* Begin EXTRACTED MATERIAL *

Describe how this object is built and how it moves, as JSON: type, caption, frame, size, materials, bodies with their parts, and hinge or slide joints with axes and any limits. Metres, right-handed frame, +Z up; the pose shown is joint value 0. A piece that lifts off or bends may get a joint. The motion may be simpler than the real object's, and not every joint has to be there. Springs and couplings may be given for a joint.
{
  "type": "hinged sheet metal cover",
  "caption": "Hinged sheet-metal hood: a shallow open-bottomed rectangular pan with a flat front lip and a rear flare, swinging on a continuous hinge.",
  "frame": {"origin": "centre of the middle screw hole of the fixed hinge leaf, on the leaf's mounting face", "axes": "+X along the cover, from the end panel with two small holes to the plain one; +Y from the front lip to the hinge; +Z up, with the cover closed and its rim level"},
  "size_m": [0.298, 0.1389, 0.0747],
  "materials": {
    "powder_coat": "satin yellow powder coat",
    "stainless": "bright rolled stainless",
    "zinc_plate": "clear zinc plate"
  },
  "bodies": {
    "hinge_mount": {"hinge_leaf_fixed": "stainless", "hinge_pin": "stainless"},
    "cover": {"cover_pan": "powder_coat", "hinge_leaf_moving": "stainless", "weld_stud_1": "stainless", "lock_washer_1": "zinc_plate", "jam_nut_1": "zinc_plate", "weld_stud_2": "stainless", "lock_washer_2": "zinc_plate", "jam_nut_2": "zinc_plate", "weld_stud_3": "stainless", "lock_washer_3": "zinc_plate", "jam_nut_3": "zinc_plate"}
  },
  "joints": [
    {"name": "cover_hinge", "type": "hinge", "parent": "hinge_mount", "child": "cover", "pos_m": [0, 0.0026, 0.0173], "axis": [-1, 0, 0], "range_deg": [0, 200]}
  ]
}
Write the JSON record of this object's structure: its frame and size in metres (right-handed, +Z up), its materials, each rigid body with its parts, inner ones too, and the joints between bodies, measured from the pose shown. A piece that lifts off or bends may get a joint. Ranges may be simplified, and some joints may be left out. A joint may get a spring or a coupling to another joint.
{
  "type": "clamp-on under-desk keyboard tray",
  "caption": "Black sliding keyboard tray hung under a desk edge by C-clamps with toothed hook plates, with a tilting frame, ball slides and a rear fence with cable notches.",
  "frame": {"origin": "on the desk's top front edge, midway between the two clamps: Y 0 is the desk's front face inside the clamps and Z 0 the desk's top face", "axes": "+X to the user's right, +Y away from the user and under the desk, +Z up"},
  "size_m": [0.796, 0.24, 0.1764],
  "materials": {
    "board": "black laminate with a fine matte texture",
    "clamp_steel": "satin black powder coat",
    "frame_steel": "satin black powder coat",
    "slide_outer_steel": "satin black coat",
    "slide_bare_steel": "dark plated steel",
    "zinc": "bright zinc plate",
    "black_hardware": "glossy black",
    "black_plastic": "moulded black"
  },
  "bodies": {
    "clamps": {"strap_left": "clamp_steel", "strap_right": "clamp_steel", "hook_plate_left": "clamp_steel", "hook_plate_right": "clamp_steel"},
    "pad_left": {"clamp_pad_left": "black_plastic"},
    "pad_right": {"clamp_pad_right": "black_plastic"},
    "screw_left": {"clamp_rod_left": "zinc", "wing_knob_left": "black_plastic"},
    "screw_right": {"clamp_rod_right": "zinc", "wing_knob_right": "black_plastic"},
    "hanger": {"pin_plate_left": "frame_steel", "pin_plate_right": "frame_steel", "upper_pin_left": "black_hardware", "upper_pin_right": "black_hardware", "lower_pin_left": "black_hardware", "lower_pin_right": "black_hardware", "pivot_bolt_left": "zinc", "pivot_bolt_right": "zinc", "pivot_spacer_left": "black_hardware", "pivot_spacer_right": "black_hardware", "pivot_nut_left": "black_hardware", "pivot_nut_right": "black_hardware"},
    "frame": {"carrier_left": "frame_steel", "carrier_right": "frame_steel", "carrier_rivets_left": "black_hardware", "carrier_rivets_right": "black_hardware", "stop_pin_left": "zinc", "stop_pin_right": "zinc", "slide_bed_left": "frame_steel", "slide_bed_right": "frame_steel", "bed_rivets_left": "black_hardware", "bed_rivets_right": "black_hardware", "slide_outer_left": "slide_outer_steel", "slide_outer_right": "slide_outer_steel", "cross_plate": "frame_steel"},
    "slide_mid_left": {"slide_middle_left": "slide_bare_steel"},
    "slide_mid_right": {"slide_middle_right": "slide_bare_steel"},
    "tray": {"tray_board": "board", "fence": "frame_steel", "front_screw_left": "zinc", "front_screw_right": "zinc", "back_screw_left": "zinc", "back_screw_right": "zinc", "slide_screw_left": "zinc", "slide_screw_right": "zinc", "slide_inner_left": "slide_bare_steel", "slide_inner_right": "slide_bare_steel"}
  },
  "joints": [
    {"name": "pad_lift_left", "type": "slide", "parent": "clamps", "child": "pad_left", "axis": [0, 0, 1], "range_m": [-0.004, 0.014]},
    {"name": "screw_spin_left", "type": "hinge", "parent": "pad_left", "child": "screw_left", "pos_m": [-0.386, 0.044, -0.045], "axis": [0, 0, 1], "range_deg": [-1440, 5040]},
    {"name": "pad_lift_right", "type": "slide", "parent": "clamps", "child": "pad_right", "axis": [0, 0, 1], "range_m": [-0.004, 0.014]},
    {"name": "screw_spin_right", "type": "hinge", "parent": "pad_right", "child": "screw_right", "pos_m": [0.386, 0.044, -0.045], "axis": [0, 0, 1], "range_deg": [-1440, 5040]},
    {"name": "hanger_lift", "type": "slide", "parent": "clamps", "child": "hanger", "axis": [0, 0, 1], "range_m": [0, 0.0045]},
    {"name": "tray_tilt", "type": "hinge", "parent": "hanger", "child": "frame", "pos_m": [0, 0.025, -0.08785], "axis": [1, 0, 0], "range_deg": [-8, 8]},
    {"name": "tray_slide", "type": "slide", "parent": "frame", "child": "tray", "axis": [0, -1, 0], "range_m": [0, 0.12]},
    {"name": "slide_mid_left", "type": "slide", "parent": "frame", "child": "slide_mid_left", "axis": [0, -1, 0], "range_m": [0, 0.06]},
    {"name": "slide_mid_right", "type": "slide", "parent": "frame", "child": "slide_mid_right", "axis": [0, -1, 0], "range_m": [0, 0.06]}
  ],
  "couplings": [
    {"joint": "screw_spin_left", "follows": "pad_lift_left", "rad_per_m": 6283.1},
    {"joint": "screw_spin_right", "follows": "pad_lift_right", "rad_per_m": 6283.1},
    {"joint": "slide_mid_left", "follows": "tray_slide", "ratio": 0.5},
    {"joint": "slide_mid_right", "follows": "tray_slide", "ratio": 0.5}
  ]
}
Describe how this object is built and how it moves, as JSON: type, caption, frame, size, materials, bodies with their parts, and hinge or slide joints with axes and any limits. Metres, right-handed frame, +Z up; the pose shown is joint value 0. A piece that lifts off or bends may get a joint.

* End EXTRACTED MATERIAL *

From the records above, extract each line exactly as shown.

Describe how this object is built and how it moves, as JSON: type, caption, frame, size, materials, bodies with their parts, and hinge or slide joints with axes and any limits. Metres, right-handed frame, +Z up; the pose shown is joint value 0. A piece that lifts off or bends may get a joint. The motion may be simpler than the real object's, and not every joint has to be there. Springs and couplings may be given for a joint.
{
  "type": "hinged sheet metal cover",
  "caption": "Hinged sheet-metal hood: a shallow open-bottomed rectangular pan with a flat front lip and a rear flare, swinging on a continuous hinge.",
  "frame": {"origin": "centre of the middle screw hole of the fixed hinge leaf, on the leaf's mounting face", "axes": "+X along the cover, from the end panel with two small holes to the plain one; +Y from the front lip to the hinge; +Z up, with the cover closed and its rim level"},
  "size_m": [0.298, 0.1389, 0.0747],
  "materials": {
    "powder_coat": "satin yellow powder coat",
    "stainless": "bright rolled stainless",
    "zinc_plate": "clear zinc plate"
  },
  "bodies": {
    "hinge_mount": {"hinge_leaf_fixed": "stainless", "hinge_pin": "stainless"},
    "cover": {"cover_pan": "powder_coat", "hinge_leaf_moving": "stainless", "weld_stud_1": "stainless", "lock_washer_1": "zinc_plate", "jam_nut_1": "zinc_plate", "weld_stud_2": "stainless", "lock_washer_2": "zinc_plate", "jam_nut_2": "zinc_plate", "weld_stud_3": "stainless", "lock_washer_3": "zinc_plate", "jam_nut_3": "zinc_plate"}
  },
  "joints": [
    {"name": "cover_hinge", "type": "hinge", "parent": "hinge_mount", "child": "cover", "pos_m": [0, 0.0026, 0.0173], "axis": [-1, 0, 0], "range_deg": [0, 200]}
  ]
}
Write the JSON record of this object's structure: its frame and size in metres (right-handed, +Z up), its materials, each rigid body with its parts, inner ones too, and the joints between bodies, measured from the pose shown. A piece that lifts off or bends may get a joint. Ranges may be simplified, and some joints may be left out. A joint may get a spring or a coupling to another joint.
{
  "type": "clamp-on under-desk keyboard tray",
  "caption": "Black sliding keyboard tray hung under a desk edge by C-clamps with toothed hook plates, with a tilting frame, ball slides and a rear fence with cable notches.",
  "frame": {"origin": "on the desk's top front edge, midway between the two clamps: Y 0 is the desk's front face inside the clamps and Z 0 the desk's top face", "axes": "+X to the user's right, +Y away from the user and under the desk, +Z up"},
  "size_m": [0.796, 0.24, 0.1764],
  "materials": {
    "board": "black laminate with a fine matte texture",
    "clamp_steel": "satin black powder coat",
    "frame_steel": "satin black powder coat",
    "slide_outer_steel": "satin black coat",
    "slide_bare_steel": "dark plated steel",
    "zinc": "bright zinc plate",
    "black_hardware": "glossy black",
    "black_plastic": "moulded black"
  },
  "bodies": {
    "clamps": {"strap_left": "clamp_steel", "strap_right": "clamp_steel", "hook_plate_left": "clamp_steel", "hook_plate_right": "clamp_steel"},
    "pad_left": {"clamp_pad_left": "black_plastic"},
    "pad_right": {"clamp_pad_right": "black_plastic"},
    "screw_left": {"clamp_rod_left": "zinc", "wing_knob_left": "black_plastic"},
    "screw_right": {"clamp_rod_right": "zinc", "wing_knob_right": "black_plastic"},
    "hanger": {"pin_plate_left": "frame_steel", "pin_plate_right": "frame_steel", "upper_pin_left": "black_hardware", "upper_pin_right": "black_hardware", "lower_pin_left": "black_hardware", "lower_pin_right": "black_hardware", "pivot_bolt_left": "zinc", "pivot_bolt_right": "zinc", "pivot_spacer_left": "black_hardware", "pivot_spacer_right": "black_hardware", "pivot_nut_left": "black_hardware", "pivot_nut_right": "black_hardware"},
    "frame": {"carrier_left": "frame_steel", "carrier_right": "frame_steel", "carrier_rivets_left": "black_hardware", "carrier_rivets_right": "black_hardware", "stop_pin_left": "zinc", "stop_pin_right": "zinc", "slide_bed_left": "frame_steel", "slide_bed_right": "frame_steel", "bed_rivets_left": "black_hardware", "bed_rivets_right": "black_hardware", "slide_outer_left": "slide_outer_steel", "slide_outer_right": "slide_outer_steel", "cross_plate": "frame_steel"},
    "slide_mid_left": {"slide_middle_left": "slide_bare_steel"},
    "slide_mid_right": {"slide_middle_right": "slide_bare_steel"},
    "tray": {"tray_board": "board", "fence": "frame_steel", "front_screw_left": "zinc", "front_screw_right": "zinc", "back_screw_left": "zinc", "back_screw_right": "zinc", "slide_screw_left": "zinc", "slide_screw_right": "zinc", "slide_inner_left": "slide_bare_steel", "slide_inner_right": "slide_bare_steel"}
  },
  "joints": [
    {"name": "pad_lift_left", "type": "slide", "parent": "clamps", "child": "pad_left", "axis": [0, 0, 1], "range_m": [-0.004, 0.014]},
    {"name": "screw_spin_left", "type": "hinge", "parent": "pad_left", "child": "screw_left", "pos_m": [-0.386, 0.044, -0.045], "axis": [0, 0, 1], "range_deg": [-1440, 5040]},
    {"name": "pad_lift_right", "type": "slide", "parent": "clamps", "child": "pad_right", "axis": [0, 0, 1], "range_m": [-0.004, 0.014]},
    {"name": "screw_spin_right", "type": "hinge", "parent": "pad_right", "child": "screw_right", "pos_m": [0.386, 0.044, -0.045], "axis": [0, 0, 1], "range_deg": [-1440, 5040]},
    {"name": "hanger_lift", "type": "slide", "parent": "clamps", "child": "hanger", "axis": [0, 0, 1], "range_m": [0, 0.0045]},
    {"name": "tray_tilt", "type": "hinge", "parent": "hanger", "child": "frame", "pos_m": [0, 0.025, -0.08785], "axis": [1, 0, 0], "range_deg": [-8, 8]},
    {"name": "tray_slide", "type": "slide", "parent": "frame", "child": "tray", "axis": [0, -1, 0], "range_m": [0, 0.12]},
    {"name": "slide_mid_left", "type": "slide", "parent": "frame", "child": "slide_mid_left", "axis": [0, -1, 0], "range_m": [0, 0.06]},
    {"name": "slide_mid_right", "type": "slide", "parent": "frame", "child": "slide_mid_right", "axis": [0, -1, 0], "range_m": [0, 0.06]}
  ],
  "couplings": [
    {"joint": "screw_spin_left", "follows": "pad_lift_left", "rad_per_m": 6283.1},
    {"joint": "screw_spin_right", "follows": "pad_lift_right", "rad_per_m": 6283.1},
    {"joint": "slide_mid_left", "follows": "tray_slide", "ratio": 0.5},
    {"joint": "slide_mid_right", "follows": "tray_slide", "ratio": 0.5}
  ]
}
Describe how this object is built and how it moves, as JSON: type, caption, frame, size, materials, bodies with their parts, and hinge or slide joints with axes and any limits. Metres, right-handed frame, +Z up; the pose shown is joint value 0. A piece that lifts off or bends may get a joint.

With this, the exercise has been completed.